LiTDI as electrolyte salt for Li-ion batteries: transport properties in EC/DMC

Abstract The 4,5-dicyano-2-trifluoromethyl-imidazolide (TDI − ) anion is a potential lithium salt anion for lithium-ion batteries. In this paper the transport properties of LiTDI solutions in EC/DMC (50/50wt%) are compared to competing salts such as LiTFSI (lithium bis(trifluoromethylsulfonyl) imide), LiFAP (lithium tris(pentafluoroethane)-trifluorophosphate) and the most commonly used LiPF 6 (lithium hexafluorophosphate). LiTDI in EC/DMC exhibits the lowest viscosity among the investigated electrolytes, but also the lowest conductivity: 6.84 mS cm −1 at 25 °C (1 mol L −1 ).

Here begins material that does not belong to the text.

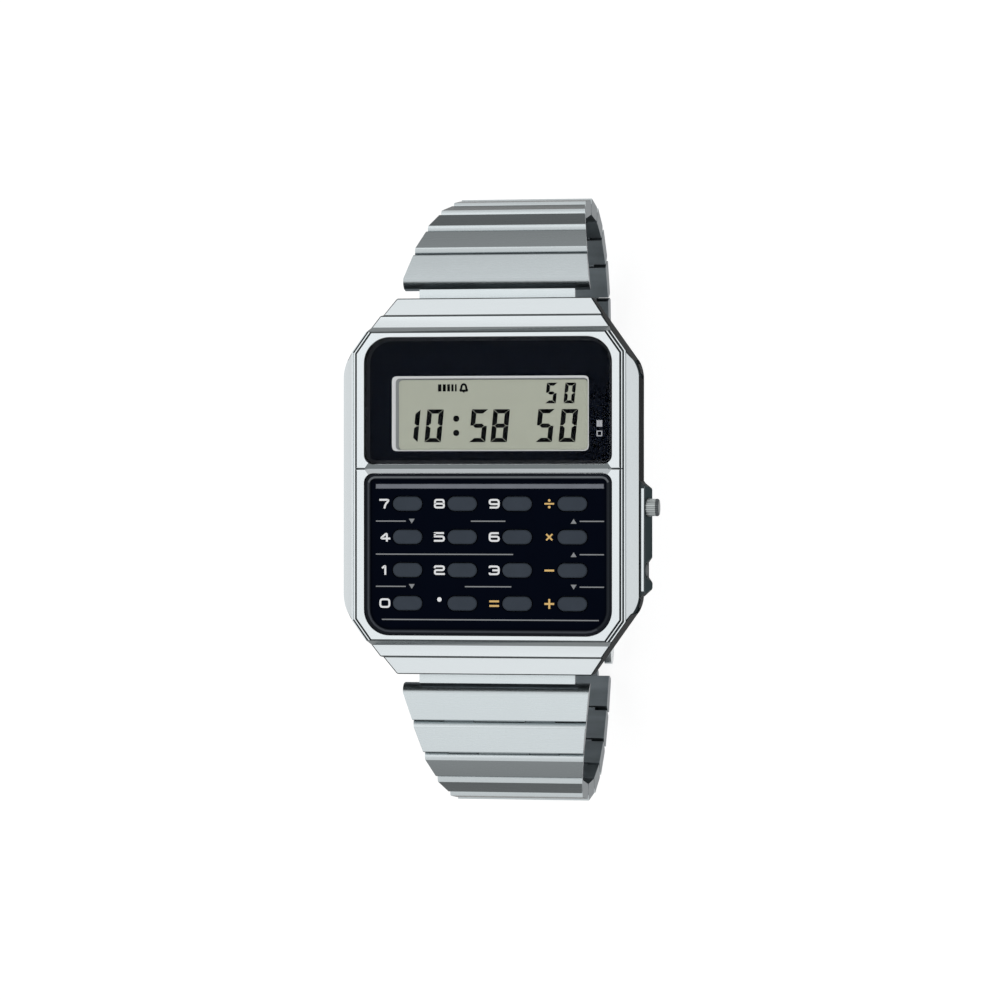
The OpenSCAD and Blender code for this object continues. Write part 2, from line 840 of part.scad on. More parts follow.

The self-diffusion coefficients ( D ( 7 Li ) and D ( 19 F )) determined by observing 7 Li and 19 F nuclei with the pulsed-gradient spin-echo (PGSE) NMR technique allowed access, through application of the Stokes-Einstein and Nernst-Einstein equations, to the lithium transference number ( t + ), the effective ionic radius and the ionic dissociation coefficient (α D ) of LiTDI in EC/DMC. The ion-pair dissociation and t + were also determined using conductivity and viscosity measurements and by following the Bruce-Vincent method respectively and were in good agreement with those obtained by PGSE-NMR. LiTDI displays in EC/DMC a cationic transference number t +  = 0.58, which is higher than that of LiPF 6 in the same solvent mixture, meaning that the mobility of the PF 6 − anion is higher than the larger TDI − anion. Still, results from both methods indicate that, LiTDI, as many other lithium salts is only partially dissociated in EC/DMC. Only 31% of the ion pairs are dissociated at 25 °C whereas for LiPF 6 , LiTFSI and LiFAP this number reaches at least 64% in 1 mol L −1 solutions.